When the meat has reached your desired temperature remove from the oven.  There is a chart below.

Remove the herbs and garlic.  


This  will keep the juices inside the meat instead of running our all over the cutting board.

When you are ready to carve the meat, cut the strings.

Remove the ribs.  There is someone generally around that loves to chew on the ribs.  Sometimes I just save them for a fabulous beef soup bone.

Carve.  The end pieces are generally the most well done.  They also have all the flavor of the seasonings.
There are only two end pieces, which leaves for a discussion as to who GETS them.  

I cooked my roast to 150 degrees for a medium doneness.   I don't think that's a proper term.

I am now left with perfect drippings for the Yorkshire pudding...that's another post.

Slow Roasted Prime Rib

3-bone beef rib roast (about 1 lbs.)
3 Tbs. Kosher salt
1 ½ Tbs. coarsely cracked pepper
1 Tbs. extra-virgin olive oil
8 to 10 sprigs fresh rosemary
8 to 10 springs fresh thyme
10 medium cloves garlic, smashed and peeled
3 Tbs. unsalted butter, cut into ½-inch cubes

Take the beef out of the refrigerator 2 hours before cooking so it can come to room temperature.  After 30 minutes, season the meat on all sides with the kosher salt and cracked black pepper.

Position rack in the center of the oven and heat oven to 325 degrees.  Turn on the exhaust fan.  Heat a 12-inch skillet over high heat for 1 minute. Swirl in the olive oil and, when the oil puts off it first wisp of smoke, place the beef in the pan, and sear it on all the outer sides ( Not the cut sides) until well browned, 6 to 8 minutes total. 

Use a set of tongs to flip the beef; be careful of splattering oil.  With the two sets of tongs, transfer the beef, bone side down, to a roasting rack set in a small roasting pan.  Arrange the rosemary, thyme, garlic, and butter evenly on top. 

Roast the beef, basting every 30 minutes with a bulb baster, until a thermometer inserted into the center reads 120 – 125 degrees for rare, about 2 hours.  Cook 130 to 135 degrees for medium-rare (about 2 ½ hours). 140 to 145 for medium (about 2 ½ hours).  Let the meat rest at least 15 minutes before carving.

Adapted from Fine cooking magazine.

Print this recipe

I hope you have a fabulous celebration.



  1. Oh my goodness. That looks fabulous! I can almost taste it! Merry Christmas!

  2. Merry Christmas to you Marie. Thank you!

  3. Wow. Now I have to go clean the drool off the keyboard.

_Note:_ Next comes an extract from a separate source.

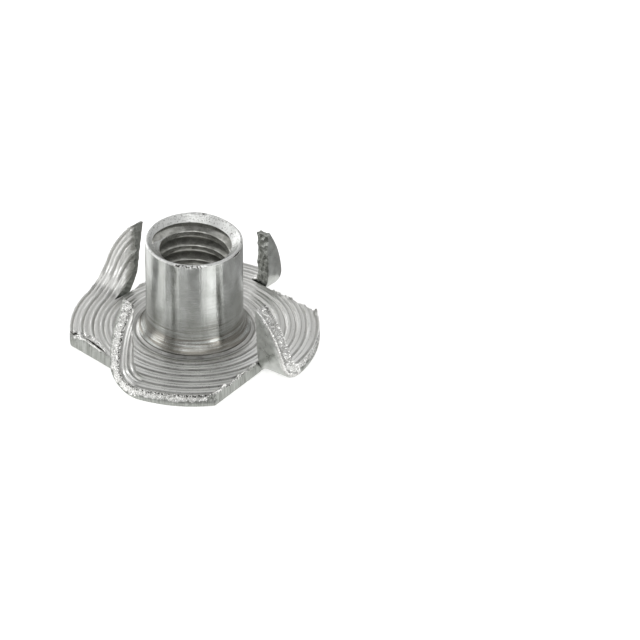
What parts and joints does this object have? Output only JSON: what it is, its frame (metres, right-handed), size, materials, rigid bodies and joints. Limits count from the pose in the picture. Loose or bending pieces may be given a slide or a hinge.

That looks fabulous.

  4. why not marinate it and cook for 10 hours with 100 watts of electricity in a english slow cooker? the meat will be incredibly tender. do not lift the lid till 10 hrs are up. that is slow cooking.

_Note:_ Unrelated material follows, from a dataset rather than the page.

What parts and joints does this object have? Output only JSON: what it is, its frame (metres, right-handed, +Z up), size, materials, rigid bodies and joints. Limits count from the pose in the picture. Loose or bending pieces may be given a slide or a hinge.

  5. A 2 bone Angus rib joint came out overcooked using this recipe. In fairness its a bit too well done for my tastes in the photo but basically this recipe ruined a £50 joint. Gutted.

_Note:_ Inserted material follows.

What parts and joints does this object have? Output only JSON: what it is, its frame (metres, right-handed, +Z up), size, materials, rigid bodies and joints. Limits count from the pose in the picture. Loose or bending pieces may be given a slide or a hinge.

  6. Sad story. I'm sorry. Next time get a meat thermometer and test for rare.

  7. Well, that’s the meal perfect for a grand holiday! That rib was obviously roasted to perfection. The color is rich on the outside, and juicy and flavorful on the inside. Now all you need is a glass of sauvignon blanc to begin a delightful feast. Thanks for sharing!

    Rachel Mack @ Sam’s Hof Brau

  8. Janet Barton. I hope you still read the comments. This is my first prime rib to roast. I followed your directions and OMG!!! It was better than most restaurants. I used a digital thermometer and pulled it out of the oven at 130 degrees and let it set until it was 140 degrees for medium. I plan using some of the leftovers for a beef stew. To set the scene, I had a great bottle of Amarone wine and next to the dinner table was a blooming Meyor lemon tree. Just a perfect evening. Everytime I use this recipe, I will thank you for posting it.

    1. You just made my day, Mark. Thank you so much. My mouth is watering right now. I can't wait for Christmas dinner and I hope my rib roast turns out as well as yours. Unfortunately I'll be sitting next to a cold window watching the snow instead of enjoying lemon blossoms. Have a great holiday.

  9. Janet Baton, I hope you are still reading the comments. This is my first prime rib roast to prepare. OMG it was better than most restaurants. I used a digital thermometer and took it out of the over at 130 degrees and let it rest until the roast reached 140 degrees for a medium. To set the scene, I had a bottle of great Amarone wine (to those who didn't like this recipe, I am not drunk --lol) and a blooming Meyer lemon tree next to the dining room table. It was a grand evening. I will be using this recipe again and thank you every time for posting it.

    1. Sorry, Mark, I just had to post both of your comments. Ha ha there will always be haters...booo. Love the comment.

  10. Wow! It is so attractive. Nice to enjoy it.

  11. I used these instructions again (this is the second Prime Rib I have ever made) and it turned out better than the first. Thank you again. Cheers.

    1. Thanks, Mark. I'm so glad you had success. Now you have me craving Prime Rib.